Bob Wilson se sent à l’aise pour maîtriser de différentes manières le langage, l’un des éléments les plus importants du théâtre. L'impact de Wilson sur ce seul aspect du théâtre est immense. Arthur Holmberg, professeur de théâtre à l'université Brandeis, affirme que « au théâtre, personne n'a dramatisé la crise du langage avec autant de génie féroce que Robert Wilson »[42]. Bob Wilson montre clairement dans son travail que le quoi et le pourquoi du langage sont terriblement importants et ne peuvent être négligés. Tom Waits, auteur-compositeur reconnu et collaborateur de Wilson, déclare ceci à propos de la relation unique de Wilson avec les mots : « Je sais que c’est l’enfer de séparer le texte et le mouvement et de maintenir deux rythmes différents. Il faut du temps pour s’entraîner à garder la langue et le corps travaillant l’un contre l’autre. Mais les choses arrivent avec le corps qui n’ont rien à voir avec ce que nous disons. C’est plus intéressant si l’esprit et le corps sont à deux endroits différents, occupant des zones de réalité différentes. »[43]
Bob Wilson montre l'importance du langage à travers toutes ses œuvres et de différentes manières. Il attribue sa lecture du travail de Gertrude Stein et l'écoute de ses enregistrements de « changer [sa] façon de penser pour toujours[44]. Il dirige trois des œuvres de Gertrude Stein dans les années 1990 : Doctor Faustus Lights the Lights (1992), Four Saints in Three Acts (1996), and Saints and Singing (1998).
Il considère le langage et, jusqu'à ses ingrédients mêmes, les mots, comme une sorte d'« artefact social ». Non seulement la langue change avec le temps, mais elle change aussi avec les personnes et avec la culture. En utilisant son expérience de travail avec des enfants handicapés mentaux et en faisant appel à la collaboration de Christopher Knowles, un poète autiste renommé, il permet d'attaquer le langage sous de nombreux angles. Il adopte cela en « juxtaposant souvent les niveaux de diction – l'opulence miltonienne et le langage contemporain, la poésie enfantine et les cris pré-verbaux » dans le but de montrer à son public à quel point le langage est insaisissable et à quel point il peut être en constante évolution»[45]. Montrer visuellement les mots est une autre méthode utilisée par Wilson pour montrer la beauté du langage. Souvent, ses décors, couvertures de programmes et affiches sont graffités de mots. Cela permet au public de regarder le « langage lui-même » plutôt que « les objets et les significations auxquels il fait référence »»[46].
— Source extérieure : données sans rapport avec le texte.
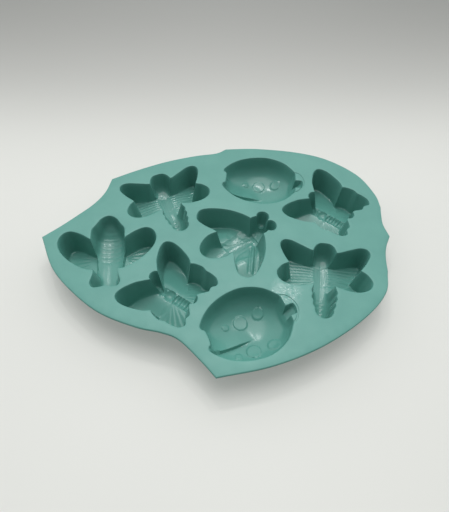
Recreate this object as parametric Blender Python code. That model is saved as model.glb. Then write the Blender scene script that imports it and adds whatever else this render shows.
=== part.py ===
"""Silicone soap mould: a leaf-shaped sheet with eight insect-shaped cups under it.

The sheet lies level at the top, and the cups hang from it down to the table.
Every cup is a union of drafted pockets, one for each wing, head or body of its
insect, and its outside repeats the inside one wall further out. The lengths
below are millimetres, and MM turns them into metres. The origin is the centre
of the leaf's bounding box, on the table, with +X towards the leaf's broad end.
"""
import math

import bmesh
import bpy
from mathutils import Matrix, Vector

MM = 0.001

# Driving dimensions, in millimetres.
HEIGHT = 26.0            # table to the sheet's top face
SHEET = 2.4              # sheet thickness
GAP = 0.3                # clearance between the sheet and the cups
WALL = 2.0               # cup wall and cup floor
SHEET_EDGE = 0.9         # rounding of the sheet's rim
LIP = 0.5                # half the width of the chamfer round each mouth
LIP_DROP = 0.8           # half the height of that chamfer
CUP_TOP = HEIGHT - SHEET - GAP
STAGGER = 0.17           # keeps the pockets' unused top faces off each other
STEPS = 2                # straight pieces between two outline points
SHEET_STEPS = 3          # the same for the leaf's own outline
SIDES = 10               # facets round a turned body
FOOT = [(0.3, 0.7), (0.7, 0.3)]     # a pocket's floor rounding: inset, drop
OUTER_FOOT = 0.8         # how slanted the cup's own foot is: inset over drop
STUB = 1.0               # how far a cutter stands above what it cuts
LID = 100.0              # side of the block that trims a cup's top
BODY_FULLNESS = 0.3      # 0.5 is an ellipse, less has squarer ends
OUTER_RINGS = 6          # lengths along the outside of a turned body
MERGE = 0.001            # vertices closer than this are one vertex
STRAIGHT = math.radians(0.5)        # bends below this are taken as straight
UPRIGHT = math.radians(80)          # the sheet's rim edges are sharper than this

SILICONE = (0.195, 0.402, 0.345, 1.0)
ROUGHNESS = 0.42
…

L'absence de langage est également essentielle dans le travail de Wilson. De la même manière qu'un artiste utilise l'espace positif et négatif, Wilson utilise le bruit et le silence. En travaillant sur une production du Roi Lear, Wilson décrit par inadvertance sa nécessité de garder le silence : « La façon dont les acteurs sont formés ici est erronée. Ils ne pensent qu’à interpréter un texte. Ils s’inquiètent de savoir comment parler et ne savent rien de leur corps. On le voit dans leur façon de marcher. Ils ne comprennent pas le poids d’un geste dans l’espace. Un bon acteur peut commander un public en bougeant un doigt.»[47] »
Cet accent mis sur le silence est pleinement exploré dans certaines de ses œuvres. Deafman Glance est une pièce sans paroles, et son adaptation de la pièce Quartet de Heiner Müller contient un prologue sans paroles de quinze minutes. Holmberg décrit ces travaux en déclarant : « La langue fait beaucoup de choses et elle les fait bien. Mais nous avons tendance à fermer les yeux sur ce que la langue ne fait pas bien. Malgré l’arrogance des mots – ils gouvernent le théâtre traditionnel d’une main de fer – toutes les expériences ne peuvent pas être traduites en un code linguistique.»[48] »
Le célèbre dramaturge du XXe siècle Eugène Ionesco, déclare que Wilson « surpassait Beckett » parce que « le silence [de Wilson] est un silence qui parle ». Ce silence sur scène peut être déconcertant pour le public, mais il sert à montrer à quel point le langage est important par son absence. C'est ainsi que Wilson répond à sa propre question : « Pourquoi personne ne regarde ? Pourquoi personne ne sait comment regarder ? Pourquoi personne ne voit rien sur scène ? »[49]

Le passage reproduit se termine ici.